Monday, August 8, 2011

How to be calm and content in a relationship?

I have been with my boyfriend for a little over two years now, however I have known him for years. We have always been really good friends and our parents are best friends too. He's amazing! but there has been a few issues in the past and present. My boyfriend has always struggled with drugs and the first year of our relationship he was on drugs, I knew about i but my mom didnt until she caught him one day and now HATES him....well things are getting better anyways but its been over a year since my mom caught him doing drugs and things are finally starting to get better, hes been sober for almost a year now and he just got a new job so he's very happy. The drug incident definitely crushed our relationship a bit but were finally starting to get over it and now I'm realizing all the issues I have now that I dont have to worry about him.
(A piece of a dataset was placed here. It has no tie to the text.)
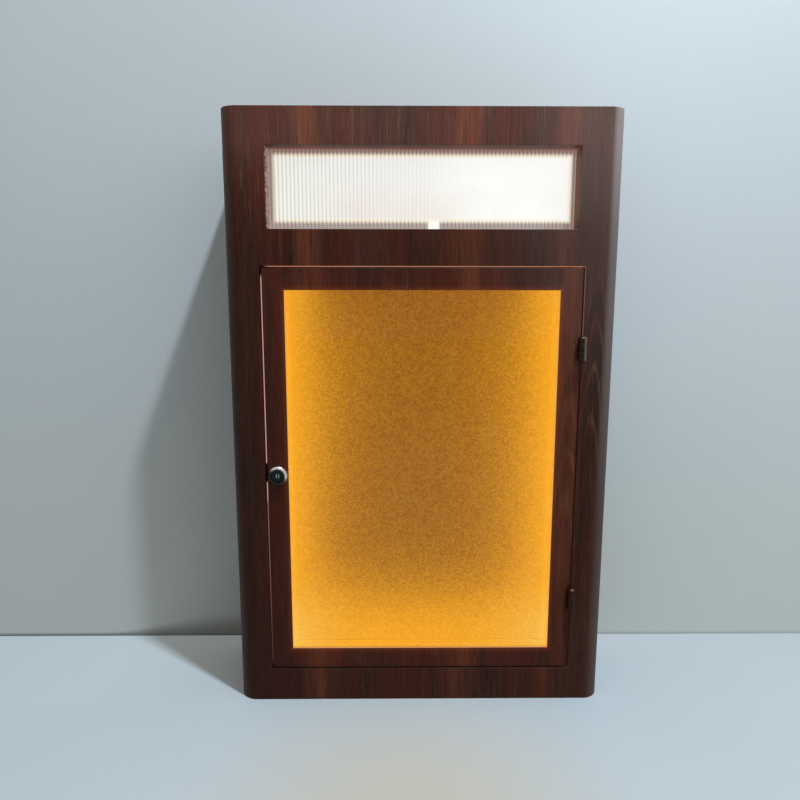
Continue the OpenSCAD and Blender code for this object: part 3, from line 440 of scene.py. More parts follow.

My dad died almost a year ago and that has been a huge struggle for me, along with that I've realized I get VERY anxious over every little thing that happens in my relationship, I overthink EVERYTHING!!! I overthink things from his text messages to his phone calls, if he doesnt say I love you everytime we get off the phone, then I flip out and think he doesnt love me anymore. my boyfriend is veryyyyy passive and I am high strung so I always want things done now now now and want answers NOW and he's the complete opposite. He let's things go but I dont. I'll sit and read into everything and over analyze and talk about it for 2 hours whereas he starts to get annoyed. I always think theres an issue just because he's so passive! and now that things are finally starting to look up and there arent really any issues I try to make issues which causes big fights between us! In the beginning of our relationship my boyfriend was very obsessive (probably because he was on drugs) but now he's not obsessive, he's calmed down a lot and gives me my space which I freak out over because by him starting to calm down and not be obsessive I take it personally and think that he just doesnt love me as much as he used to or whatever!!! I always try to talk to my boyfriend about this but he gets mad because he tells me there isnt an issue with us, Im just trying to create an issue. I always want to fix things and now theres nothing or no one to fix I freak out! I dont know how to allow myself to just be happy and be content with the fact that our relationship is finally getting to where we've wanted it to be! I need advice please!